Automated Exports for External Systems: Set up scheduled exports from the centralized dashboard to feed external compliance and analytics systems. Rally’s REST API can export dashboard data to CSV or JSON every 6 hours. We use this to feed our compliance database and business intelligence platform. Trying to aggregate data from 40+ individual project dashboards would be impossible - the central dashboard acts as a single source of truth for automated exports.
Maintenance and Governance: The hybrid model reduces maintenance overhead because you’re only managing one centralized dashboard for compliance reporting. Project dashboards are self-service - teams can modify them without affecting enterprise reporting as long as they populate the mandatory fields. Establish a governance board that reviews the mandatory field list quarterly and approves any changes to the centralized dashboard structure.
This approach gives you consistent cross-project KPIs for compliance while preserving project team autonomy for operational reporting. The key is defining clear boundaries: centralized dashboard owns compliance and executive reporting, project dashboards own operational and team-specific metrics.

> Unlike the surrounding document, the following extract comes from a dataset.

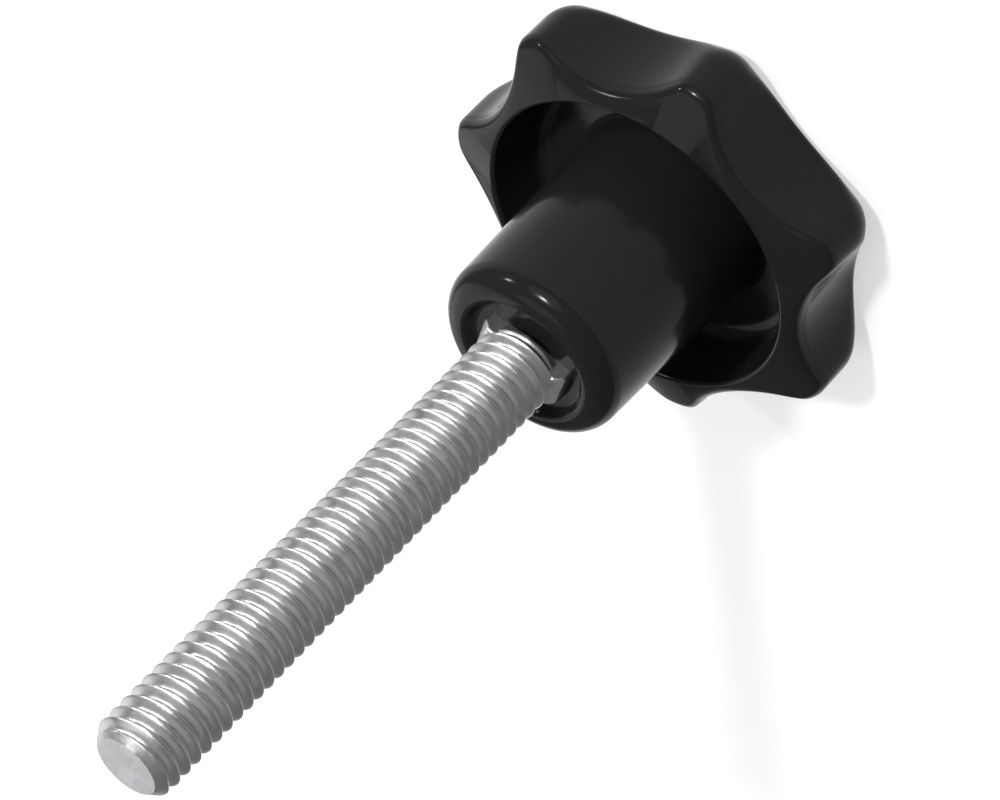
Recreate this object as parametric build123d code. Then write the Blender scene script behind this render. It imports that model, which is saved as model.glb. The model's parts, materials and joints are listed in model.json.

As a project lead, I appreciate having our own dashboard for operational visibility, but I see the value in centralized compliance reporting. The hybrid model works well if the central dashboard doesn’t try to replace project-specific views. We feed standardized environment data to the central system but maintain our own dashboard for sprint-level deployment tracking and team-specific metrics that don’t matter for enterprise reporting.